> _GIVEN INFORMATION_:
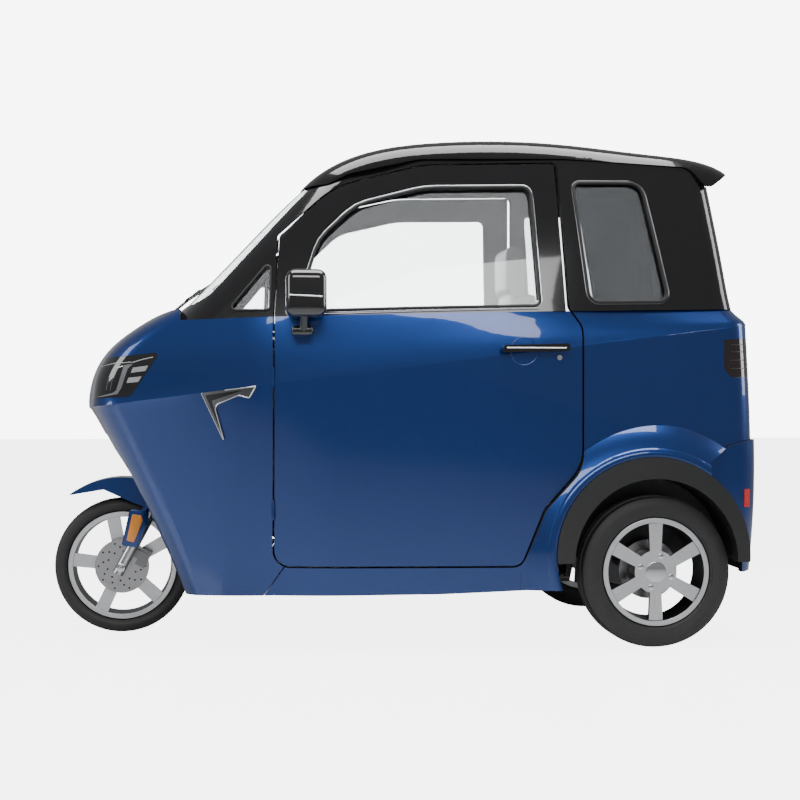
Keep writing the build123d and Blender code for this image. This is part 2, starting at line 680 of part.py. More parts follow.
# ---------------------------------------------------------------- fork and handlebar
def make_handlebar():
    stem_low = LOWER_YOKE - YOKE_THICKNESS / 2
    shape = in_steering(Pos(0, 0, (stem_low + HANDLEBAR_REACH) / 2) * Cylinder(STEM_RADIUS, HANDLEBAR_REACH - stem_low))
    top = STEERING.from_local_coords(Vector(0, 0, HANDLEBAR_REACH - 14))
    path = [(top.X, 0, top.Z), (top.X, 60, top.Z), (top.X - 80, 170, top.Z + 2), (top.X - 150, BAR_HALF_WIDTH, top.Z - 10)]
    for sign in (1, -1):
        points = [(x, sign * y, z) for x, y, z in path]
        for a, b in zip(points, points[1:]):
            shape = shape + rod(a, b, BAR_RADIUS)
            shape = shape + Pos(*b) * Sphere(BAR_RADIUS)
        a, b = Vector(*points[2]), Vector(*points[3])
        shape = shape + rod(tuple(a + (b - a) * 0.25), tuple(b), GRIP_RADIUS)
    return shape


def make_fork():
    shape = None
    for y in (LEG_SPREAD, -LEG_SPREAD):
        leg = Pos(FORK_OFFSET, y, (UPPER_YOKE + 15 - 24) / 2) * Cylinder(LEG_RADIUS, UPPER_YOKE + 15 + 24)
        shape = leg if shape is None else shape + leg
    for s in (LOWER_YOKE, UPPER_YOKE):
        yoke = Pos(FORK_OFFSET / 2, 0, s) * Box(FORK_OFFSET + 44, 2 * LEG_SPREAD + 44, YOKE_THICKNESS)
        shape = shape + yoke
    shape = shape - Pos(0, 0, UPPER_YOKE) * Cylinder(STEM_RADIUS, 400)
    shape = in_steering(shape)
    axle = disc_y(FRONT_AXLE_X, FRONT_TYRE_RADIUS, AXLE_RADIUS, -LEG_SPREAD - 26, LEG_SPREAD + 26)
    return shape + axle


def make_mudguard():
    x, z = FRONT_AXLE_X, FRONT_TYRE_RADIUS
    outer = disc_y(x, z, MUDGUARD_RADIUS, -MUDGUARD_HALF_WIDTH, MUDGUARD_HALF_WIDTH)
    inner = disc_y(x, z, MUDGUARD_RADIUS - MUDGUARD_WALL, -MUDGUARD_HALF_WIDTH + MUDGUARD_WALL,
                   MUDGUARD_HALF_WIDTH - MUDGUARD_WALL)
    shell = outer - inner
    keep = side_prism(
        make_face(Polyline((x + 165, z + 233), (x + 60, z + 250), (x - 40, z + 205), (x - 130, z + 170), (x - 196, z + 180),
                           (x - 196, z + 330), (x + 100, z + 330), (x + 240, z + 260), close=True)),
        -100, 100,
    )
    shell = shell & keep
    stays = in_steering(
        Pos(FORK_OFFSET + 6, LEG_SPREAD - 20, 232) * Box(30, 22, 70) + Pos(FORK_OFFSET + 6, 20 - LEG_SPREAD, 232) * Box(30, 22, 70)
    )
    legs = in_steering(
        Pos(FORK_OFFSET, LEG_SPREAD, 200) * Cylinder(LEG_RADIUS, 700)
        + Pos(FORK_OFFSET, -LEG_SPREAD, 200) * Cylinder(LEG_RADIUS, 700)
    )
    space = disc_y(x, z, MUDGUARD_RADIUS - MUDGUARD_WALL, -MUDGUARD_HALF_WIDTH + MUDGUARD_WALL,
                   MUDGUARD_HALF_WIDTH - MUDGUARD_WALL)
    brackets = in_steering(
        Pos(FORK_OFFSET + 22, LEG_SPREAD + 8, 250) * Box(14, 40, 190) + Pos(FORK_OFFSET + 22, -LEG_SPREAD - 8, 250) * Box(14, 40, 190)
    )
    yoke_space = in_steering(Pos(FORK_OFFSET / 2, 0, LOWER_YOKE) * Box(FORK_OFFSET + 44, 2 * LEG_SPREAD + 44, YOKE_THICKNESS))
    return shell + (stays + brackets - legs - space - yoke_space)


nodes["handlebar"] = make_handlebar()
nodes["fork_legs"] = make_fork() - nodes["handlebar"]
nodes["front_mudguard"] = make_mudguard()


# ---------------------------------------------------------------- wheels
def tyre(radius, rim_radius, width, rim_width):
    """Tyre on an axle along Y, at the origin, seated on the barrel between the lips of its rim."""
    half = width / 2
    lip = rim_width / 2 - 10 - 4 * SEAT_CLEARANCE
    bead = lip - 6
    seat = rim_radius - 11 + SEAT_CLEARANCE
    near = [(rim_radius + 1, lip, 3), (rim_radius + 12, half - 1, 12), (radius - 16, half, 20), (radius, half - 14, 22)]
    far = [(r, -y, bend) for r, y, bend in near]
    loop = [(seat, -bead, 3)] + far + near[::-1] + [(seat, bead, 3)]
    return revolve(outline(loop), axis=Axis.Y)


def rim(radius, width, spokes, spoke_root, spoke_tip, hub_radius, bore, face, first_angle):
    """Cast wheel: barrel with a lip, a hub and flat spokes near the outer face, on +Y."""
    half = width / 2
    barrel = revolve(
        rounded_face(
            [(radius - 16, half - 4), (radius - 22, -half + 4), (radius, -half + 4), (radius, -half + 10),
             (radius - 11, -half + 16), (radius - 11, half - 16), (radius, half - 10), (radius, half - 4)],
            1.5,
        ),
        axis=Axis.Y,
    )
    hub = disc_y(0, 0, hub_radius, -RIM_HUB_BACK, face)
    shape = barrel + hub
    for k in range(spokes):
        arm = Polyline((0, -spoke_root / 2), (radius - 14, -spoke_tip / 2), (radius - 14, spoke_tip / 2), (0, spoke_root / 2),
                       close=True)
        blade = extrude(make_face(arm), amount=16)
        angle = first_angle + k * 360 / spokes
        blade = Plane(origin=(0, face, 0), x_dir=(cos(radians(angle)), 0, sin(radians(angle))), z_dir=(0, -1, 0)) * blade
        shape = shape + blade
    return shape - Rot(90, 0, 0) * Cylinder(bore, 4 * width)


nodes["front_tyre"] = Pos(FRONT_AXLE_X, 0, FRONT_TYRE_RADIUS) * tyre(
    FRONT_TYRE_RADIUS, FRONT_RIM_RADIUS, FRONT_TYRE_WIDTH, FRONT_RIM_WIDTH
)
nodes["front_rim"] = Pos(FRONT_AXLE_X, 0, FRONT_TYRE_RADIUS) * (
    rim(FRONT_RIM_RADIUS, FRONT_RIM_WIDTH, FRONT_SPOKES, 38, 44, 34, AXLE_RADIUS + SEAT_CLEARANCE, 34, 7)
)
nodes["front_disc"] = disc_y(FRONT_AXLE_X, FRONT_TYRE_RADIUS, FRONT_DISC_RADIUS, FRONT_DISC_Y, FRONT_DISC_Y + DISC_THICKNESS) + disc_y(
    FRONT_AXLE_X, FRONT_TYRE_RADIUS, 30, 34, 68
) - disc_y(FRONT_AXLE_X, FRONT_TYRE_RADIUS, AXLE_RADIUS + SEAT_CLEARANCE, -200, 200)
def make_front_caliper():
    """Brake caliper straddling the disc behind the left leg, with its bracket."""
    body = Pos(FORK_OFFSET - 50, FRONT_DISC_Y + DISC_THICKNESS / 2, 56) * Box(34, 34, 58)
    bracket = Pos(FORK_OFFSET - 24, LEG_SPREAD - 19, 60) * Box(60, 14, 28)
    slot = disc_y(FRONT_AXLE_X, FRONT_TYRE_RADIUS, FRONT_DISC_RADIUS + 3, FRONT_DISC_Y - 3, FRONT_DISC_Y + DISC_THICKNESS + 3)
    leg = Pos(FORK_OFFSET, LEG_SPREAD, 200) * Cylinder(LEG_RADIUS, 700)
    return in_steering(body + bracket - leg) - slot


nodes["front_caliper"] = make_front_caliper()
rear_tyre = tyre(REAR_TYRE_RADIUS, REAR_RIM_RADIUS, REAR_TYRE_WIDTH, REAR_RIM_WIDTH)
rear_rim = rim(REAR_RIM_RADIUS, REAR_RIM_WIDTH, REAR_SPOKES, 30, 44, 66, 12 + SEAT_CLEARANCE, 46, 90)
rear_disc = disc_y(0, 0, 92, -52, -47) + disc_y(0, 0, 60, -52, -RIM_HUB_BACK) - disc_y(0, 0, 12 + SEAT_CLEARANCE, -200, 200)
for side, flip in (("left", False), ("right", True)):
    for name, shape in (("rear_tyre", rear_tyre), ("rear_rim", rear_rim), ("rear_disc", rear_disc)):
        placed = Pos(REAR_AXLE_X, REAR_WHEEL_Y, REAR_TYRE_RADIUS) * shape
        nodes[f"{name}_{side}"] = mirror(placed, about=Plane.XZ) if flip else placed

os.makedirs("parts", exist_ok=True)
for name, shape in nodes.items():
    export_step(shape, f"parts/{name}.step")
    print(name, len(shape.solids()), round(shape.volume / 1000))
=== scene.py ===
import math
import bpy
from mathutils import Matrix, Vector


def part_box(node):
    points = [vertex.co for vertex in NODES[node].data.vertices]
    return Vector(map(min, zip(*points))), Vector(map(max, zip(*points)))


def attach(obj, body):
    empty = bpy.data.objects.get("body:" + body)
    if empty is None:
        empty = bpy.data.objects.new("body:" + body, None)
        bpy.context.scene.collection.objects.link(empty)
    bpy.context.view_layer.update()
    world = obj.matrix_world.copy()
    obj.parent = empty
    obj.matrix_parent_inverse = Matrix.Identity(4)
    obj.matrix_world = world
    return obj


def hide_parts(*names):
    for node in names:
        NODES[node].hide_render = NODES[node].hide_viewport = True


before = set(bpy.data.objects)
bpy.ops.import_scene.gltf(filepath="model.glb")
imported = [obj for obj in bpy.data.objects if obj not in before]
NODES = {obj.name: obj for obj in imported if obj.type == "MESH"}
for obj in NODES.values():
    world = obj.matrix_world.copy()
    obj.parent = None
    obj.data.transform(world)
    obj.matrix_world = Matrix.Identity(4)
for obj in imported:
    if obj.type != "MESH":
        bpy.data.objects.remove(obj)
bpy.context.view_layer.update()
MM = 0.001
UP = Vector((0, 0, 1))
ACROSS = Vector((0, 1, 0))


# ---------------------------------------------------------------- hand tools
def deselect():
    if bpy.context.object and bpy.context.object.mode != "OBJECT":
        bpy.ops.object.mode_set(mode="OBJECT")
    bpy.ops.object.select_all(action="DESELECT")


def pick(piece):
    deselect()
    piece.select_set(True)
    bpy.context.view_layer.objects.active = piece


def edit(piece):
    pick(piece)
    bpy.ops.object.mode_set(mode="EDIT")
    bpy.ops.mesh.select_all(action="SELECT")


def leave_edit():
    bpy.ops.object.mode_set(mode="OBJECT")


def modify(piece, kind, **values):
    """Adds a modifier, sets it and applies it."""
    pick(piece)
    modifier = piece.modifiers.new(kind.lower(), kind)
    for key, value in values.items():
        setattr(modifier, key, value)
    bpy.ops.object.modifier_apply(modifier=modifier.name)


def soften(piece, width, segments=2, angle=30):
    modify(piece, "BEVEL", width=width, segments=segments, limit_method="ANGLE",
           angle_limit=math.radians(angle))
    smooth(piece, 40)


def smooth(piece, angle=35):
    pick(piece)
    bpy.ops.object.shade_smooth_by_angle(angle=math.radians(angle))


def outward(piece):
    edit(piece)
    bpy.ops.mesh.remove_doubles(threshold=1e-5)
    bpy.ops.mesh.normals_make_consistent(inside=False)
    leave_edit()


def settle(piece, name, body, finish, slot, *replaced):
    """Applies the place, gives name and finish, and hangs the piece on its body."""
    pick(piece)
    bpy.ops.object.transform_apply(location=True, rotation=True, scale=True)
    piece.name = name
    piece.data.name = name
    piece.data.materials.clear()
    piece.data.materials.append(finish)
    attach(piece, body)
    if replaced:
        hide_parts(*replaced)
    return piece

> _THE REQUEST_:
Quote the listing above, but only from the line that shows "flip else placed" through the line that shows "obj.parent = empty".

> _CORRECT OUTPUT_:
        nodes[f"{name}_{side}"] = mirror(placed, about=Plane.XZ) if flip else placed

os.makedirs("parts", exist_ok=True)
for name, shape in nodes.items():
    export_step(shape, f"parts/{name}.step")
    print(name, len(shape.solids()), round(shape.volume / 1000))
=== scene.py ===
import math
import bpy
from mathutils import Matrix, Vector


def part_box(node):
    points = [vertex.co for vertex in NODES[node].data.vertices]
    return Vector(map(min, zip(*points))), Vector(map(max, zip(*points)))


def attach(obj, body):
    empty = bpy.data.objects.get("body:" + body)
    if empty is None:
        empty = bpy.data.objects.new("body:" + body, None)
        bpy.context.scene.collection.objects.link(empty)
    bpy.context.view_layer.update()
    world = obj.matrix_world.copy()
    obj.parent = empty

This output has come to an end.